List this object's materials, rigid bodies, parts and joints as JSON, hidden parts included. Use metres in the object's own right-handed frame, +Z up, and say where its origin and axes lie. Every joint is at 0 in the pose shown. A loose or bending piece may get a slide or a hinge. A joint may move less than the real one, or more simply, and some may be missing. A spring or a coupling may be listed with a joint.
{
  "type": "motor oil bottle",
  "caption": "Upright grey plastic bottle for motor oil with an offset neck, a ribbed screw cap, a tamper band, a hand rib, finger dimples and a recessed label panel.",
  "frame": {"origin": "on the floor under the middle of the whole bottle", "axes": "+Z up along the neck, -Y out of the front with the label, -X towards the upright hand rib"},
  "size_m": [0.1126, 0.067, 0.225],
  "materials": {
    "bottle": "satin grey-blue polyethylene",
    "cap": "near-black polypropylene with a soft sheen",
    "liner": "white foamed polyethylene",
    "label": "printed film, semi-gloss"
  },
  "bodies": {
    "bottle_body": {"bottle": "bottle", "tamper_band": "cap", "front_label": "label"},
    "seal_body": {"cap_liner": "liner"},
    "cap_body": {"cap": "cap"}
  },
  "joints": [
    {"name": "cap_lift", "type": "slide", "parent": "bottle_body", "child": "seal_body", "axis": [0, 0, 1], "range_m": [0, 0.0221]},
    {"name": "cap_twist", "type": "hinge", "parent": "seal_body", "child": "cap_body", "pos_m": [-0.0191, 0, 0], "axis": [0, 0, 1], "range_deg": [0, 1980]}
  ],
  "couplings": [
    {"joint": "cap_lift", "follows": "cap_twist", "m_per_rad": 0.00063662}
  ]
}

==============================

Produce an exact copy of the whole listing.

List this object's materials, rigid bodies, parts and joints as JSON, hidden parts included. Use metres in the object's own right-handed frame, +Z up, and say where its origin and axes lie. Every joint is at 0 in the pose shown. A loose or bending piece may get a slide or a hinge. A joint may move less than the real one, or more simply, and some may be missing. A spring or a coupling may be listed with a joint.
{
  "type": "motor oil bottle",
  "caption": "Upright grey plastic bottle for motor oil with an offset neck, a ribbed screw cap, a tamper band, a hand rib, finger dimples and a recessed label panel.",
  "frame": {"origin": "on the floor under the middle of the whole bottle", "axes": "+Z up along the neck, -Y out of the front with the label, -X towards the upright hand rib"},
  "size_m": [0.1126, 0.067, 0.225],
  "materials": {
    "bottle": "satin grey-blue polyethylene",
    "cap": "near-black polypropylene with a soft sheen",
    "liner": "white foamed polyethylene",
    "label": "printed film, semi-gloss"
  },
  "bodies": {
    "bottle_body": {"bottle": "bottle", "tamper_band": "cap", "front_label": "label"},
    "seal_body": {"cap_liner": "liner"},
    "cap_body": {"cap": "cap"}
  },
  "joints": [
    {"name": "cap_lift", "type": "slide", "parent": "bottle_body", "child": "seal_body", "axis": [0, 0, 1], "range_m": [0, 0.0221]},
    {"name": "cap_twist", "type": "hinge", "parent": "seal_body", "child": "cap_body", "pos_m": [-0.0191, 0, 0], "axis": [0, 0, 1], "range_deg": [0, 1980]}
  ],
  "couplings": [
    {"joint": "cap_lift", "follows": "cap_twist", "m_per_rad": 0.00063662}
  ]
}